WHAT THE TASK REQUIRES
From the listing below, copy only the lines from the line that contains "translate([0, 0, -post_len])" to the line that contains "obj.matrix_world = world", counting those two lines as part of the copy.

DATA SEGMENT
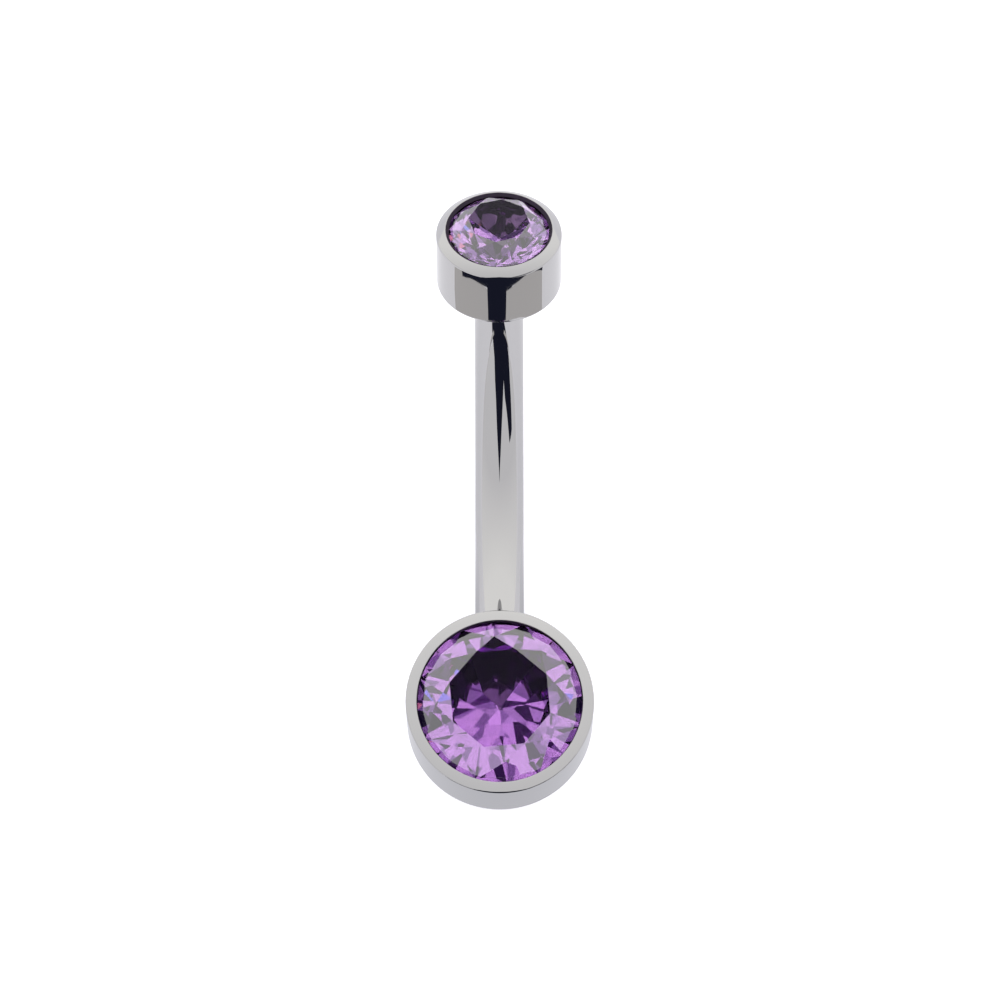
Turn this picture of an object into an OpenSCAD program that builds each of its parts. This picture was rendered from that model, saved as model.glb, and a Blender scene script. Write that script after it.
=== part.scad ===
// Curved navel ring: a bent round bar with a cut stone in a metal cup at each end.
// It lies on its back. The floor is z = 0, and the lower stone's axis is the Z axis.
// The bar runs along +Y and rises towards the smaller, upper cup.

/* [Bar] */
// Thickness of the round bar
bar_d = 1.6; // [1.2:0.1:1.8]
// Radius of the bend, measured to the middle of the bar
bend_r = 7.9; // [7.2:0.1:9.4]
// Distance from the lower stone's axis to the lowest point of the bend
bend_ahead = 5.8; // [5.2:0.1:6.6]
// Angle at which the open end of the bar rises from the floor
rise = 65; // [55:1:75]
// Straight length at the open end of the bar
straight_end = 0.46; // [0.4:0.02:2]
// How far the soldered end of the bar goes into the lower cup
bar_sink = 0.42; // [0.3:0.02:0.6]

/* [Screw end] */
// Thickness of the post under the upper cup
post_d = 1; // [0.8:0.05:1.1]
// Length of the post
post_len = 1.3; // [0.8:0.1:1.6]
// Gap round the post in its hole, on the radius
post_gap = 0.03; // [0.01:0.01:0.06]
// Depth of the hole past the end of the post
hole_spare = 0.15; // [0.05:0.05:0.4]
// Gap between the end of the bar and the upper cup
seat_gap = 0.02; // [0.01:0.01:0.05]

/* [Lower stone] */
// Width of the stone at its girdle
lower_stone_d = 5.4; // [4.6:0.1:6.2]
// Width of the table, from corner to corner
lower_table_d = 3.38; // [2.8:0.02:3.8]
// Height of the crown, from girdle to table
lower_crown_h = 0.58; // [0.4:0.02:0.9]
// Depth of the pavilion, below the girdle
lower_pavilion_h = 2.04; // [1.6:0.02:2.4]
// Turn of the facets about the stone's axis
lower_stone_turn = 27.5; // [0:0.5:45]

/* [Lower cup] */
// Metal wall beside the stone
lower_wall = 0.3; // [0.2:0.01:0.5]
// Metal under the point of the stone
lower_floor = 0.15; // [0.15:0.05:0.6]
// Height of the lip above the girdle
lower_lip_h = 0.22; // [0.16:0.01:0.4]
// How far the mouth widens from the lip's hold to its top
lower_lip_flare = 0.03; // [0.02:0.01:0.06]
// How far the rim falls from the mouth to the wall
lower_rim_drop = 0.09; // [0.08:0.01:0.12]
// Slope of the rim's face beside its edge
lower_rim_slope = 10; // [8:1:12]
// Radius of the tight edge between the rim's face and the wall
lower_rim_edge = 0.05; // [0.03:0.01:0.06]

/* [Upper stone] */
// Width of the stone at its girdle
upper_stone_d = 3.32; // [2.8:0.02:4]
// Width of the table, from corner to corner
upper_table_d = 1.96; // [1.6:0.02:2.2]
// Height of the crown, from girdle to table
upper_crown_h = 0.57; // [0.3:0.01:0.7]
// Depth of the pavilion, below the girdle
upper_pavilion_h = 1.28; // [1:0.02:1.5]
// Turn of the facets about the stone's axis
upper_stone_turn = 38.3; // [0:0.1:45]

/* [Upper cup] */
// Metal wall beside the stone
upper_wall = 0.32; // [0.25:0.01:0.5]
// Metal under the point of the stone
upper_floor = 0.7; // [0.4:0.01:1]
// Height of the lip above the girdle
upper_lip_h = 0.18; // [0.12:0.01:0.3]
// How far the mouth widens from the lip's hold to its top
upper_lip_flare = 0.1; // [0.02:0.01:0.12]
// How far the rim falls from the mouth to the wall
upper_rim_drop = 0.24; // [0.16:0.01:0.3]
// Slope of the rim's face beside its edge
upper_rim_slope = 41; // [30:1:45]
// Radius of the tight edge between the rim's face and the wall
upper_rim_edge = 0.08; // [0.04:0.01:0.1]

/* [Both cups] */
// Gap between a stone and its cup
stone_gap = 0.03; // [0.01:0.01:0.05]
// How far the lip covers the edge of the stone
lip_hold = 0.06; // [0.03:0.01:0.1]
// Flat ring between the rim's face and the mouth
rim_flat = 0.03; // [0.02:0.01:0.05]
// Rounding at the foot of the wall
foot_round = 0.1; // [0.05:0.01:0.2]

/* [Cut of both stones] */
// Thickness of the girdle
girdle_h = 0.05; // [0.03:0.01:0.1]
// Width of the small flat at the point of the pavilion
culet_d = 0.1; // [0.1:0.05:0.6]
// Star facet's length, as a share of the way from table to girdle
star_share = 0.45; // [0.35:0.05:0.6]
// Lower half facet's length, as a share of the way from girdle to culet
half_share = 0.75; // [0.6:0.05:0.85]

/* [Hidden] */
$fn = 96;
titanium = "#b9b8ba";
violet = "#8a55b8";
sides = 8;
step = 360 / sides;
round_steps = 9;
clear = 1;

// Radii and heights of a stone's corners, which its seat uses too
function ring_point(r, a, z) = [r * cos(a), r * sin(a), z];
function share_to(from, to, share) = from + (to - from) * share;
function flat_r(corner_r) = corner_r * cos(step / 2);
function star_r(d, table_d) = share_to(flat_r(table_d / 2), d / 2, star_share);
function half_r(d) = share_to(d / 2, culet_d / 2, half_share);
function crown_z(d, table_d, crown_h, r) = crown_h * (d / 2 - r) / (d / 2 - table_d / 2);
function pavilion_z(d, pavilion_h, r) =
    -girdle_h - pavilion_h * (d / 2 - r) / (d / 2 - flat_r(culet_d / 2));

// Corners of one stone. z = 0 is the top edge of the girdle.
function stone_points(d, table_d, crown_h, pavilion_h) = concat(
    [for (k = [0:sides - 1]) ring_point(table_d / 2, k * step, crown_h)],
    [for (k = [0:sides - 1]) ring_point(star_r(d, table_d), (k + 0.5) * step,
        crown_z(d, table_d, crown_h, flat_r(star_r(d, table_d))))],
    [for (j = [0:2 * sides - 1]) ring_point(d / 2, j * step / 2, 0)],
    [for (j = [0:2 * sides - 1]) ring_point(d / 2, j * step / 2, -girdle_h)],
    [for (k = [0:sides - 1]) ring_point(half_r(d), (k + 0.5) * step,
        pavilion_z(d, pavilion_h, flat_r(half_r(d))))],
    [for (k = [0:sides - 1]) ring_point(culet_d / 2, (k + 0.5) * step, -girdle_h - pavilion_h)]
);

// Where each ring of corners starts in that list
star_at = sides;
top_at = 2 * sides;
low_at = 4 * sides;
half_at = 6 * sides;
culet_at = 7 * sides;
function table_i(k) = k % sides;
function star_i(k) = star_at + (k + sides) % sides;
function top_i(j) = top_at + j % (2 * sides);
function low_i(j) = low_at + j % (2 * sides);
function half_i(k) = half_at + (k + sides) % sides;
function culet_i(k) = culet_at + (k + sides) % sides;

// Facets, each written anticlockwise as seen from outside the stone
stone_facets = concat(
    [[for (k = [0:sides - 1]) table_i(k)]],
    [for (k = [0:sides - 1]) [table_i(k), star_i(k), table_i(k + 1)]],
    [for (k = [0:sides - 1]) [table_i(k), star_i(k - 1), top_i(2 * k), star_i(k)]],
    [for (k = [0:sides - 1]) [star_i(k), top_i(2 * k), top_i(2 * k + 1)]],
    [for (k = [0:sides - 1]) [star_i(k), top_i(2 * k + 1), top_i(2 * k + 2)]],
    [for (j = [0:2 * sides - 1]) [low_i(j), low_i(j + 1), top_i(j + 1), top_i(j)]],
    [for (k = [0:sides - 1]) [half_i(k), low_i(2 * k + 1), low_i(2 * k)]],
    [for (k = [0:sides - 1]) [half_i(k), low_i(2 * k + 2), low_i(2 * k + 1)]],
    [for (k = [0:sides - 1])
        [low_i(2 * k), half_i(k - 1), culet_i(k - 1), culet_i(k), half_i(k)]],
    [[for (k = [sides - 1:-1:0]) culet_i(k)]]
);
function turned_over(facet) = [for (i = [len(facet) - 1:-1:0]) facet[i]];

// Heights of one cup, from its foot
function girdle_z(pavilion_h, floor_h) = floor_h + stone_gap + pavilion_h + girdle_h;
function cup_r(d, wall) = d / 2 + stone_gap + wall;

// Outline of the rim's face, which leaves its edge at a slope and flattens towards the mouth
function face_outline(edge_r, edge_z, slope, crest_r, h) =
    let (
        wide = edge_r - crest_r,
        rise_at_slope = wide * tan(slope)
    )
    [for (i = [1:round_steps]) let (t = i / round_steps)
        [edge_r - wide * t, edge_z + rise_at_slope * t + (h - edge_z - rise_at_slope) * t * t]];

// Outline of the outside of one cup: rounded foot, straight wall, tight edge, face of the rim
function cup_outline(r, h, crest_r, drop, slope, edge) = concat(
    [[0, 0]],
    [for (i = [0:round_steps]) let (a = 90 * i / round_steps)
        [r - foot_round + foot_round * sin(a), foot_round - foot_round * cos(a)]],
    [for (i = [0:round_steps]) let (a = (90 - slope) * i / round_steps)
        [r - edge + edge * cos(a), h - drop + edge * sin(a)]],
    face_outline(r - edge + edge * sin(slope), h - drop + edge * cos(slope), slope, crest_r, h),
    [[0, h]]
);

// Outline of the seat that is cut out for one stone, and of the mouth above it
function seat_outline(d, table_d, crown_h, pavilion_h, girdle, h, flare) =
    let (
        wide_r = d / 2 + stone_gap,
        lip_r = d / 2 - lip_hold,
        star = star_r(d, table_d),
        star_slope = crown_z(d, table_d, crown_h, flat_r(star)) / (d / 2 - star),
        half = half_r(d)
    )
    [
        [0, h + clear],
        [lip_r + flare, h + clear],
        [lip_r + flare, h],
        [lip_r, girdle + stone_gap + lip_hold * star_slope],
        [wide_r, girdle + stone_gap],
        [wide_r, girdle - girdle_h - stone_gap],
        [half + stone_gap, girdle + pavilion_z(d, pavilion_h, flat_r(half)) - stone_gap],
        [culet_d / 2 + stone_gap, girdle - girdle_h - pavilion_h - stone_gap],
        [0, girdle - girdle_h - pavilion_h - stone_gap]
    ];

lower_girdle = girdle_z(lower_pavilion_h, lower_floor);
lower_h = lower_girdle + lower_lip_h;
lower_r = cup_r(lower_stone_d, lower_wall);
lower_crest_r = lower_stone_d / 2 - lip_hold + lower_lip_flare + rim_flat;

upper_girdle = girdle_z(upper_pavilion_h, upper_floor);
upper_h = upper_girdle + upper_lip_h;
upper_r = cup_r(upper_stone_d, upper_wall);
upper_crest_r = upper_stone_d / 2 - lip_hold + upper_lip_flare + rim_flat;

// The bend's middle is above its lowest point, so that the bar's back touches the floor
bend_mid = [0, bend_ahead, bend_r + bar_d / 2];
bend_start = asin((lower_r - bar_sink - bend_ahead) / bend_r);
hole_len = post_len - seat_gap + hole_spare;

// Moves what it holds to the open end of the bar, with +Z out along the bar
module at_bar_end() {
    translate(bend_mid)
        rotate([rise - 90, 0, 0])
            translate([0, bend_r, straight_end])
                children();
}

// Moves what it holds to the foot of the upper cup
module at_upper_cup() {
    at_bar_end()
        translate([0, 0, seat_gap])
            children();
}

module cut_stone(d, table_d, crown_h, pavilion_h, turn) {
    rotate([0, 0, turn])
        polyhedron(
            points = stone_points(d, table_d, crown_h, pavilion_h),
            faces = [for (facet = stone_facets) turned_over(facet)]
        );
}

module bent_bar() {
    at_bar_end() {
        translate([0, -bend_r, -straight_end])
            rotate([0, -90, 0])
                rotate([0, 0, 90])
                    rotate_extrude(angle = rise - bend_start)
                        translate([bend_r, 0])
                            circle(d = bar_d);
        translate([0, 0, -straight_end])
            cylinder(d = bar_d, h = straight_end);
    }
}

// Bar and lower cup, soldered into one solid
module bar_and_lower_bezel() {
    color(titanium)
        difference() {
            union() {
                rotate_extrude()
                    polygon(cup_outline(lower_r, lower_h, lower_crest_r, lower_rim_drop,
                        lower_rim_slope, lower_rim_edge));
                bent_bar();
            }
            rotate_extrude()
                polygon(seat_outline(lower_stone_d, lower_table_d, lower_crown_h,
                    lower_pavilion_h, lower_girdle, lower_h, lower_lip_flare));
            at_bar_end()
                translate([0, 0, -hole_len])
                    cylinder(d = post_d + 2 * post_gap, h = hole_len + clear);
        }
}

module lower_stone() {
    color(violet)
        translate([0, 0, lower_girdle])
            cut_stone(lower_stone_d, lower_table_d, lower_crown_h, lower_pavilion_h,
                lower_stone_turn);
}

// Upper cup with the post that screws into the bar
module upper_bezel() {
    color(titanium)
        at_upper_cup()
            difference() {
                union() {
                    rotate_extrude()
                        polygon(cup_outline(upper_r, upper_h, upper_crest_r, upper_rim_drop,
                            upper_rim_slope, upper_rim_edge));
                    translate([0, 0, -post_len])
                        cylinder(d = post_d, h = post_len + upper_floor / 2);
                }
                rotate_extrude()
                    polygon(seat_outline(upper_stone_d, upper_table_d, upper_crown_h,
                        upper_pavilion_h, upper_girdle, upper_h, upper_lip_flare));
            }
}

module upper_stone() {
    color(violet)
        at_upper_cup()
            translate([0, 0, upper_girdle])
                cut_stone(upper_stone_d, upper_table_d, upper_crown_h, upper_pavilion_h,
                    upper_stone_turn);
}

bar_and_lower_bezel();
lower_stone();
upper_bezel();
upper_stone();
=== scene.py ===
# %% [markdown]
# # A bent navel ring with two violet stones
# The real ring is a polished metal bar, bent to a shallow curve. A large cup with a round
# brilliant-cut stone sits fast on one end, and a smaller cup with a stone like it is taken
# to screw into the other, as is usual. The ring lies on its back on a pale table. Its places
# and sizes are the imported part's own, and this script gives it its finish.

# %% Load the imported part
import math

import bpy
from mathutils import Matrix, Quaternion, Vector


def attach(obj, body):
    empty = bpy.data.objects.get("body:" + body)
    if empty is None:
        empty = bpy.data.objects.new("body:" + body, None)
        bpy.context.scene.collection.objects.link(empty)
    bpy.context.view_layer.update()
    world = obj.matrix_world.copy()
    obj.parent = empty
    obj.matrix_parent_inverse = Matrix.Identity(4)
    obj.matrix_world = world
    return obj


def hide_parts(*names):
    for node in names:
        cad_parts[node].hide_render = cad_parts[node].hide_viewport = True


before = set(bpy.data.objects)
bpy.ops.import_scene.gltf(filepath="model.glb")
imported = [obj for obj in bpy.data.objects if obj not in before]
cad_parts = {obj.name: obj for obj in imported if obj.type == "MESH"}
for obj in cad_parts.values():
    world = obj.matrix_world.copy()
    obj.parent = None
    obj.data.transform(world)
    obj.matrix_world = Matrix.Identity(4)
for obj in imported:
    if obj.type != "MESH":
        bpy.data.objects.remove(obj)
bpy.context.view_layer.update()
MM = 0.001
print("pieces of the part:", sorted(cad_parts))

# %% [markdown]
# ## A way to write shader maths
# A material is a graph of nodes, and sums in it are easier to read as sums. One small
# class wraps a socket, so that `1 - mask * 0.5` adds the Math nodes it needs. One method
# makes every other node from its type, its settings and what goes into its sockets.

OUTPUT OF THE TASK
                    translate([0, 0, -post_len])
                        cylinder(d = post_d, h = post_len + upper_floor / 2);
                }
                rotate_extrude()
                    polygon(seat_outline(upper_stone_d, upper_table_d, upper_crown_h,
                        upper_pavilion_h, upper_girdle, upper_h, upper_lip_flare));
            }
}

module upper_stone() {
    color(violet)
        at_upper_cup()
            translate([0, 0, upper_girdle])
                cut_stone(upper_stone_d, upper_table_d, upper_crown_h, upper_pavilion_h,
                    upper_stone_turn);
}

bar_and_lower_bezel();
lower_stone();
upper_bezel();
upper_stone();
=== scene.py ===
# %% [markdown]
# # A bent navel ring with two violet stones
# The real ring is a polished metal bar, bent to a shallow curve. A large cup with a round
# brilliant-cut stone sits fast on one end, and a smaller cup with a stone like it is taken
# to screw into the other, as is usual. The ring lies on its back on a pale table. Its places
# and sizes are the imported part's own, and this script gives it its finish.

# %% Load the imported part
import math

import bpy
from mathutils import Matrix, Quaternion, Vector


def attach(obj, body):
    empty = bpy.data.objects.get("body:" + body)
    if empty is None:
        empty = bpy.data.objects.new("body:" + body, None)
        bpy.context.scene.collection.objects.link(empty)
    bpy.context.view_layer.update()
    world = obj.matrix_world.copy()
    obj.parent = empty
    obj.matrix_parent_inverse = Matrix.Identity(4)
    obj.matrix_world = world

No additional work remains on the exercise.